Design and Analysis of Two-stage Association Studies

Michael Boehnke; Andrew Skol; Laura Scott; Gonalo Abecasis; Jun Li; Robert C. Thompson; Fan Meng; Weihua Guan; Devin Absher; Huda Akil; Stanley Watson; Margit Burmeister; Richard M. Myers
World Congress of Psychiatric Genetics. 2006.

Abstract

Data on human genetic variants from the International HapMap project and the precipitous drop in genotyping costs have made genomewide association studies a practical approach to study the genetics of complex diseases. Such studies require genotyping hundreds of thousands of genetic markers on hundreds or thousands of subjects. I will discuss optimal design and analysis of two-stage association studies in which a subset of the samples is genotyped on all genetic markers in stage 1, and the remaining samples are genotyped on the most interesting markers in stage 2. Consistent with Satagopan et al., we find that two-stage designs can maintain nearly the same power to detect association as the corresponding one-stage design in which all samples are genotyped for all markers.
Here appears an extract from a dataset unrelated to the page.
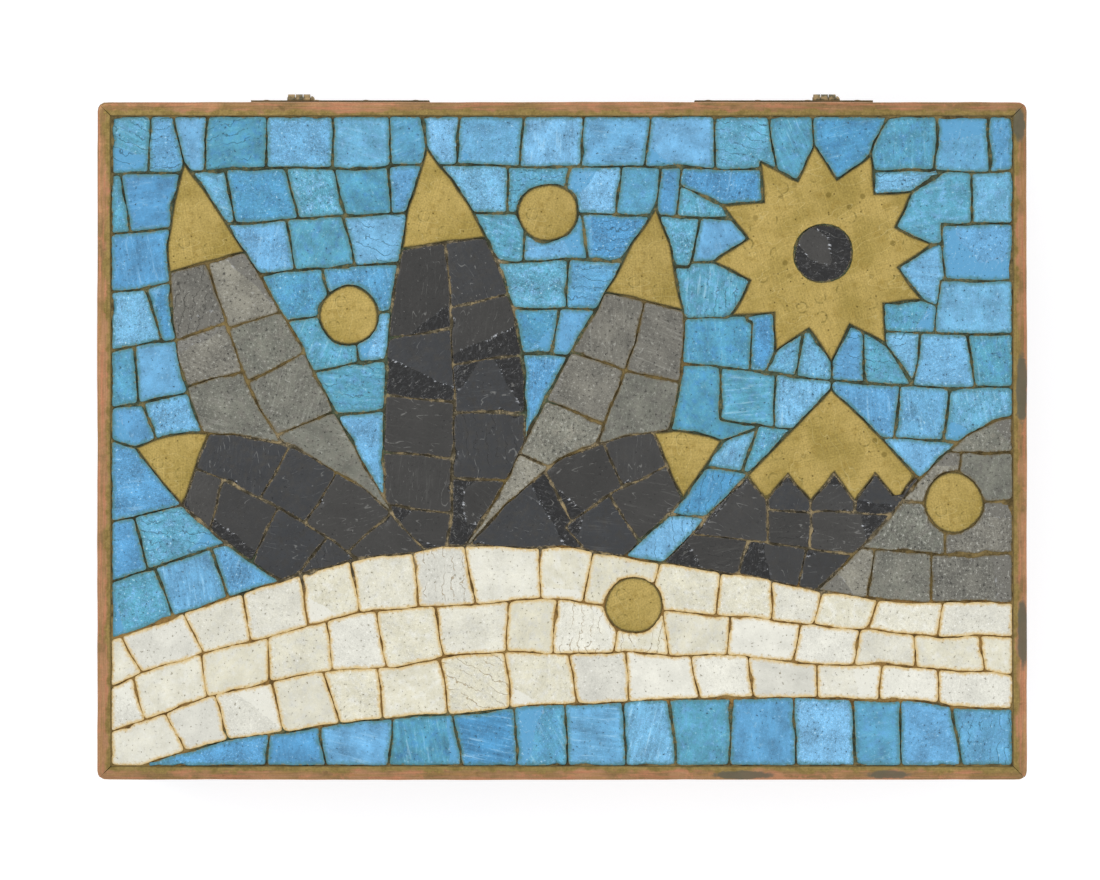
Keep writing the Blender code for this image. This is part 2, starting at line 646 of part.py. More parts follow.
class Cutting:
    """The panel cut into triangles, each of which belongs to a field and, in it, to one piece."""

    def __init__(self, fields):
        x, y = PANEL_WIDTH / 2, PANEL_DEPTH / 2
        panel = [(-x, -y), (x, -y), (x, y), (-x, y)]
        loops = [panel] + [field.outline for field in fields if field.outline]
        lines = [(joint, False) for field in fields for joint in field.joints]
        self.line_field = [None] * len(loops) + [i for i, field in enumerate(fields) for _ in field.joints]
        self.fields = fields
        self.verts, self.triangles, self.area, self.lies_on = triangulate(loops, lines)
        centres = self.verts[self.triangles].mean(axis=1)
        self.field_of = np.full(len(centres), -1)
        free = winding(centres, [panel]) != 0
        for i, field in enumerate(fields):
            hit = free & (winding(centres, [field.outline]) != 0) if field.outline else free
            self.field_of[hit] = i
            free = free & ~hit
        self.find_neighbours()
        self.keep_fields_whole()
        self.find_pieces()

    def find_neighbours(self):
        """Pairs of triangles on the panel that share an edge."""
        seen, self.pairs = {}, []
        for number in np.flatnonzero(self.field_of >= 0):
            a, b, c = (int(v) for v in self.triangles[number])
            for edge in ((a, b), (b, c), (c, a)):
                key = tuple(sorted(edge))
                if key in seen:
                    self.pairs.append((seen[key], number, key))
                seen[key] = number

    def edge_length(self, edge):
        return math.dist(self.verts[edge[0]], self.verts[edge[1]])

    def keep_fields_whole(self):
        """Gives each scrap that is cut off from its field to the field that it borders most."""
        while True:
            groups = Groups(len(self.field_of))
            for a, b, _ in self.pairs:
                if self.field_of[a] == self.field_of[b]:
                    groups.join(a, b)
            root = groups.roots()
            size = np.bincount(root, weights=self.area, minlength=len(root))
            main = {}
            for r in np.unique(root[self.field_of >= 0]):
                f = self.field_of[r]
                if f not in main or size[r] > size[main[f]]:
                    main[f] = r
            borders = {}
            for a, b, edge in self.pairs:
                for one, other in ((a, b), (b, a)):
                    scrap = root[one] != main[self.field_of[one]]
                    kept = root[other] == main[self.field_of[other]]
                    if scrap and kept and not self.fields[self.field_of[other]].is_plate:
                        key = (root[one], self.field_of[other])
                        borders[key] = borders.get(key, 0) + self.edge_length(edge)
            if not borders:
                return
            scraps = {}
            for (scrap, field), length in borders.items():
                if length > scraps.get(scrap, (0, None))[0]:
                    scraps[scrap] = (length, field)
            for scrap, (_, field) in scraps.items():
                self.field_of[root == scrap] = field

    def find_pieces(self):
        """Joins triangles that no joint of their field parts, then joins slivers to a neighbour."""
        groups = Groups(len(self.field_of))
        for a, b, edge in self.pairs:
            crossed = {self.line_field[line] for line in self.lies_on.get(edge, ())}
            if self.field_of[a] == self.field_of[b] and self.field_of[a] not in crossed:
                groups.join(a, b)
        while self.join_slivers(groups):
            pass
        self.piece_of = groups.roots()

    def join_slivers(self, groups):
        """Joins each piece that is too small or too thin to the neighbour that it shares most edge with."""
        root = groups.roots()
        size = np.bincount(root, weights=self.area, minlength=len(root))
        shared, around = {}, {}
        for a, b, edge in self.pairs:
            if root[a] == root[b]:
                continue
            length = self.edge_length(edge)
            for one, other in ((root[a], root[b]), (root[b], root[a])):
                around[one] = around.get(one, 0) + length
                if self.field_of[one] == self.field_of[other]:
                    shared.setdefault(one, {}).setdefault(other, 0)
                    shared[one][other] += length
        touched = set()
        for piece in sorted(shared, key=lambda piece: (size[piece], piece)):
            thin = 2 * size[piece] / around[piece] < THINNEST_PIECE * TESSERA
            if size[piece] > SMALLEST_PIECE * TESSERA**2 and not thin:
                continue
            best = max(shared[piece], key=shared[piece].get)
            if piece not in touched and best not in touched:
                groups.join(piece, best)
                touched |= {piece, best}
        return bool(touched)

    def loops(self, chosen):
        """The closed outlines round the chosen triangles, with the inside on their left."""
        ends = set()
        for number in np.flatnonzero(chosen):
            a, b, c = (int(v) for v in self.triangles[number])
            for edge in ((a, b), (b, c), (c, a)):
                if edge[::-1] in ends:
                    ends.discard(edge[::-1])
                else:
                    ends.add(edge)
        onward = {}
        for start, end in sorted(ends):
            onward.setdefault(start, []).append(end)
        made = []
        while onward:
            first = at_vertex = min(onward)
            loop = []
            while not loop or at_vertex != first:
                loop.append(tuple(self.verts[at_vertex]))
                after = onward[at_vertex].pop()
                if not onward[at_vertex]:
                    del onward[at_vertex]
                at_vertex = after
            made.append(loop)
        return made


def simplified(loop, flat, shortest=0.0):
    """The loop without corners that lie within flat of their neighbours' chord, or that end a short side."""
    points = list(loop)
    i = checked = 0
    while checked < len(points) and len(points) > 3:
        a, b, c = points[i - 1], points[i], points[(i + 1) % len(points)]
        chord = math.dist(a, c)
        off = abs((c[0] - a[0]) * (b[1] - a[1]) - (c[1] - a[1]) * (b[0] - a[0])) / max(chord, WELD)
        if off < flat or (math.dist(a, b) < shortest and off < shortest / 2):
            points.pop(i)
            i %= len(points)
            checked = 0
        else:
            i = (i + 1) % len(points)
            checked += 1
    return points


def meeting(first, second):
    """Where the lines through two sides meet, or the middle between them if they run alike."""
    (ax, ay), (bx, by) = first
    (cx, cy), (dx, dy) = second
    turn = (bx - ax) * (dy - cy) - (by - ay) * (dx - cx)
    least_angle = 1e-3
    if abs(turn) < least_angle * math.dist(*first) * math.dist(*second):
        return (bx + cx) / 2, (by + cy) / 2
    share = ((cx - ax) * (dy - cy) - (cy - ay) * (dx - cx)) / turn
    return ax + share * (bx - ax), ay + share * (by - ay)


def inset(loop, distance):
    """The loop moved to its left by the distance; a side that would turn round is dropped, shortest first."""
    sides = list(zip(loop, loop[1:] + loop[:1]))
    while len(sides) > 2:
        moved = []
        for (ax, ay), (bx, by) in sides:
            length = math.dist((ax, ay), (bx, by))
            dx, dy = (bx - ax) / length, (by - ay) / length
            shift = (-dy * distance, dx * distance)
            moved.append(((ax + shift[0], ay + shift[1]), (bx + shift[0], by + shift[1])))
        corners = [meeting(moved[i - 1], moved[i]) for i in range(len(moved))]
        turned = []
        for i, ((ax, ay), (bx, by)) in enumerate(moved):
            p, q = corners[i], corners[(i + 1) % len(corners)]
            if (q[0] - p[0]) * (bx - ax) + (q[1] - p[1]) * (by - ay) <= 0:
                turned.append((math.dist(*sides[i]), i))
        if not turned:
            return corners
        gone = min(turned)[1]
        before, after = gone - 1, (gone + 1) % len(sides)
        corner = meeting(sides[before], sides[after])
        sides[before] = (sides[before][0], corner)
        sides[after] = (corner, sides[after][1])
        sides.pop(gone)
    return []


# Mosaic

def raise_faces(shape, faces, height):
    """Extrudes the faces up to a height and returns their raised copies.

    Faces that others surround leave nothing behind, and a loose sheet keeps its lower side.
    """
    edges = list(dict.fromkeys(edge for face in faces for edge in face.edges))
    grown = bmesh.ops.extrude_face_region(shape, geom=faces + edges)["geom"]
    for part in grown:
        if isinstance(part, bmesh.types.BMVert):
            part.co.z = height
    return [part for part in grown if isinstance(part, bmesh.types.BMFace)]


def field_mesh(name, patch, tesserae, rng):
    """Mortar over the patch up to the bottom of the joints, with every tessera standing from it.

    The plan is triangulated once and raised as a slab, and then the tesserae's faces are raised from its top,
    each to its own uneven height. The mortar's faces take the second material.
    """
    verts, triangles, area, _ = triangulate(patch + [loop for tessera in tesserae for loop in tessera])
    centres = verts[triangles].mean(axis=1)
    on_patch = (winding(centres, patch) > 0) & (area > 0)
    tessera_of = np.zeros(len(triangles), int)
    for number, tessera in enumerate(tesserae, 1):
        tessera_of[winding(centres, tessera) > 0] = number
    shape = bmesh.new()
    layer = shape.faces.layers.int.new("tessera")
    corners = {int(v): shape.verts.new((*verts[v], MOSAIC_BOTTOM)) for v in np.unique(triangles[on_patch])}
    for number in np.flatnonzero(on_patch):
        face = shape.faces.new([corners[int(v)] for v in triangles[number]])
        face[layer] = int(tessera_of[number])
    joint_floor = MOSAIC_TOP - JOINT_DEPTH
    slab_top = raise_faces(shape, list(shape.faces), joint_floor)
    heights = [MOSAIC_TOP + rng.uniform(-1, 1) * UNEVENNESS for _ in tesserae]
    for face in raise_faces(shape, [face for face in slab_top if face[layer]], MOSAIC_TOP):
        for vert in face.verts:
            vert.co.z = heights[face[layer] - 1]
    for face in shape.faces:
        face.material_index = 0 if face.calc_center_median().z > joint_floor + UNEVENNESS / 2 else 1
    bmesh.ops.recalc_face_normals(shape, faces=shape.faces)
    mesh = bpy.data.meshes.new(name)
    shape.to_mesh(mesh)
    shape.free()
    return mesh


def add_mosaic(lid):
    """Lays each field of the picture: plates as flat brass or glass, the others as tesserae in mortar."""
    cutting = Cutting(picture())
    rng = random.Random(SEED + 1)
    for number, field in enumerate(cutting.fields):
        own = cutting.field_of == number
        patch = [inset(simplified(loop, STRAIGHT), GAP / 2) for loop in cutting.loops(own)]
        if field.is_plate:
            plate = plate_curve(field.name, patch, MOSAIC_BOTTOM, MOSAIC_TOP - PLATE_LIES_LOW)
            add_piece(field.name, plate, field.finish, lid)
            continue
        tesserae = []
        for piece in np.unique(cutting.piece_of[own]):
            outlines = cutting.loops(own & (cutting.piece_of == piece))
            inner = [inset(simplified(loop, NEARLY_STRAIGHT, SHORTEST_SIDE), JOINT / 2) for loop in outlines]
            tesserae.append([loop for loop in inner if loop])
        mesh = field_mesh(field.name, patch, tesserae, rng)
        add_piece(field.name, mesh, field.finish, lid)
        mesh.materials.append(new_material(f"{field.name}_mortar", MORTAR))


clear_scene()
BOX = new_collection("mosaic_box")
CUTTERS = new_collection("cutters")
lid_hinge = bpy.data.objects.new("lid_hinge", None)
BOX.objects.link(lid_hinge)
lid_hinge.location = (0, HINGE_Y, HINGE_Z)
bpy.context.view_layer.update()
add_case()
add_lid_frame(lid_hinge)
add_hinges(lid_hinge)
add_mosaic(lid_hinge)
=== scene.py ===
"""Looks of the mosaic box: copper rim and case, cedar lining, and a lid of hand-cut glass, brass and mortar.

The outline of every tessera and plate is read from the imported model. Each is then built again as a surface of
two parameters, one round its outline and one from its foot, up its side and over its edge to its middle, with
the chips, ripples and broken facets of cut glass.
"""
import math
from dataclasses import dataclass
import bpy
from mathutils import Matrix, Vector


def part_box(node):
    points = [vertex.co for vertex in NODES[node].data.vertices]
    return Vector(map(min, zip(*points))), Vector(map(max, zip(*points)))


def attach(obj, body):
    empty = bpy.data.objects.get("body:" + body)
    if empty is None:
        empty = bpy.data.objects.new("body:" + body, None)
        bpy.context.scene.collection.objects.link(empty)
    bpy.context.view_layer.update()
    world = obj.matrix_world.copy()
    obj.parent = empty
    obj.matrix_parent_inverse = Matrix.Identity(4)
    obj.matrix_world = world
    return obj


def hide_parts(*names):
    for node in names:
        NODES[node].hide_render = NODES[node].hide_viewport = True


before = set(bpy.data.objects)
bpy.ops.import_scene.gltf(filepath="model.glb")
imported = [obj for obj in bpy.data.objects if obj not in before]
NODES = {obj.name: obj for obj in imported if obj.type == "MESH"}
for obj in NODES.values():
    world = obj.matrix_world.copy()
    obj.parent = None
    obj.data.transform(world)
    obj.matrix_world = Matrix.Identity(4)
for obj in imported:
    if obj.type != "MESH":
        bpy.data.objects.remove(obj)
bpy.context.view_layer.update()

from types import SimpleNamespace

import bpy
import numpy as np
from bpy.props import FloatProperty, FloatVectorProperty, PointerProperty
from bpy.types import Operator, Panel, PropertyGroup

bl_info = {
    "name": "Mosaic Box",
    "version": (1, 0, 0),
    "blender": (4, 5, 0),
    "location": "View3D > Sidebar > Mosaic Box",
    "description": "Dresses a hinged box in copper, cedar, glass tesserae, brass and mortar",
    "category": "Object",
}

SLOT_OF = {name: node.material_slots[0].material.name.split(".")[0] for name, node in NODES.items()}
GLASSES = ("turquoise_glass", "white_glass", "grey_glass", "black_glass")
# The box's sides, each with its quarter turns from the front
SIDES = {"front": 0, "right": 1, "back": 2, "left": 3}
MM = 0.001
SEED = 5

# Heights and edges that the pieces share, read from the frame
LID_LOW, LID_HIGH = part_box("rim_front")
LID_TOP, LID_BOTTOM = LID_HIGH.z, LID_LOW.z
HALF_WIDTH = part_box("rim_right")[1].x
HALF_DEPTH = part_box("rim_back")[1].y
RIM_WIDTH = HALF_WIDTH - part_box("rim_right")[0].x
CASE_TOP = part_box("case_front_sheet")[1].z
SHEET_THICKNESS = HALF_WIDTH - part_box("case_right_sheet")[0].x
PANEL_HALF_WIDTH, PANEL_HALF_DEPTH, BED_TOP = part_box("mortar_bed")[1]

# Copper strips: the box's corners, the gap at a mitre, eased edges, steps from end to end, ripples and dents
CORNER_RADIUS = 1.9 * MM
MITRE_SETBACK = 0.07 * MM
RIM_EASE, RIM_INNER_EASE = 0.45 * MM, 0.2 * MM
SHEET_EASE = 0.25 * MM
RIM_STEPS, SHEET_STEPS = 150, 130
RIM_RIPPLE = 0.08 * MM
DENT_DEPTH = 0.28 * MM
# Noises that dent the sheets: each one's seed, size in millimetres and share
DENTS = ((90, 19, 0.7), (95, 7, 0.3))

# Hinge leaves, as in the CAD model, and the heads of their nails, at these shares of a leaf's length
HINGE_LEAF_HEIGHT = 9 * MM
HINGE_LEAF_THICKNESS = 0.4 * MM
NAIL_RADIUS = 1.1 * MM
NAIL_RISE = 0.45 * MM
NAIL_SIDES = 20
NAIL_PLACES = (0.08, 0.36, 0.64, 0.92)

# The mosaic: flat tops above this height are tesserae and plates
TOPS_ABOVE = BED_TOP + 4 * MM
# How far the pieces along the rim move out towards it, and how near they may come. The move begins this many
# millimetres in from the panel's edge, and is whole 1 mm further out
RIM_PUSH = 0.14 * MM
LEAST_AT_RIM = 0.12 * MM
PUSH_BEGINS = 1.3
# How far the slow waves of the courses take to fade out towards the rim
COURSE_FADE = 5 * MM
# Points round an outline: the usual number for glass and for brass, and the numbers of a few nodes
GLASS_POINTS, BRASS_POINTS = 112, 96
MORE_OR_FEWER_POINTS = {"sky_tesserae": 88, "sun_plate": 288, "mountain_cap": 176}
# A cut piece: how far in its foot lies, how deep a chip or facet may be, and how far in a chip's hollow fades
FOOT_INSET = 0.3 * MM
DEEPEST_BREAK = 0.34 * MM
CHIP_REACH = 0.9 * MM
# The least and greatest width of a chip in millimetres
CHIP_WIDTHS = (0.9, 2.4)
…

We find that joint analysis of stage 1 and 2 samples is nearly always more powerful than replication-based analysis, despite the need to account for a much larger number of tests. I will address the impact on optimal study design of proportion of samples in stage 1, proportion of markers followed up in stage 2, per genotype cost ratio between stages 1 and 2, and etiologic heterogeneity between stages 1 and 2. I also will describe practical issues that arise in the design of a two-stage genome wide association study of bipolar disorder and in the analysis of stage 1 data on 476 bipolar I cases and 470 ethnically-matched controls generously provided by NIMH Bipolar Disorder Genetics Initiative investigators and Dr. Pablo Gejman.